There is little point in reaching a human being if they are programmed to respond like a machine, you may as well have a machine.

The occasion when we called and pressed a sequence of menu choices that led us to a voice saying thank you for calling Bee Tee then hanging up was a moment of pure utter madness. Do they really think people call just to enjoy Bee Tee’s menu system?

To wait 8 days from the moment of activation for a line to work and to not be offered a refund as a matter of course and then if you do want to complain ask you to write in even though you are a phone company is weird.

And finally, and for me this is the funniest thing to discover, it seemed that Sharon in her endless conversations managed to stumble on what seemed to be a little known fact. It appeared that no matter how long she talked to the person and no matter how unhelpful they were being they are not allowed to terminate the call in any way until the customer has reached some level of agreement.

So once Sharon stumbled on this fact she amused herself by not allowing the conversation to reach a satisfactory conclusion, whenever she was asked a question like ‘Is that OK?’ She would reply ‘well no not really because I still don’t have a broadband connection and you are being very unhelpful’, and off they would go again explaining the why and the wherefores, round and round in endless unhelpful loop. Pointless but quite amusing.

Eventually it came on and has been stable ever since.

1 comment:

Rach said...

Wow - an epic series of entries!!!
I always found the best bet when I had a problem with some BT service was to call pab! Unfair perhaps, but he was always very helpful! :)

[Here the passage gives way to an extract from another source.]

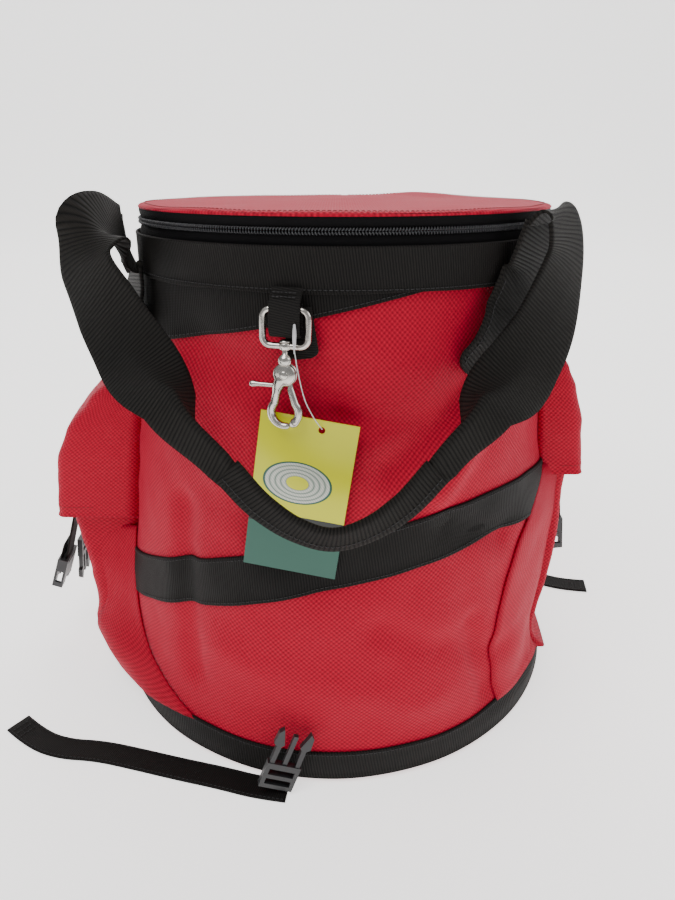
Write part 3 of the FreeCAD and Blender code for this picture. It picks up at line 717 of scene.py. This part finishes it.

Recently I had someone from a credit card company call me...and from the accent I guessed India. She was obviously trying to sell me some other kind of add on service, but I couldn't understand what she was saying - after the third time of saying "I don't understand" and having her read the same line of script with the indistinguishable words I gave up being nice & informed her I didn't want it.

The joys of call centres!

Hope getting the new iMac all set up and happily surfing goes more smoothly!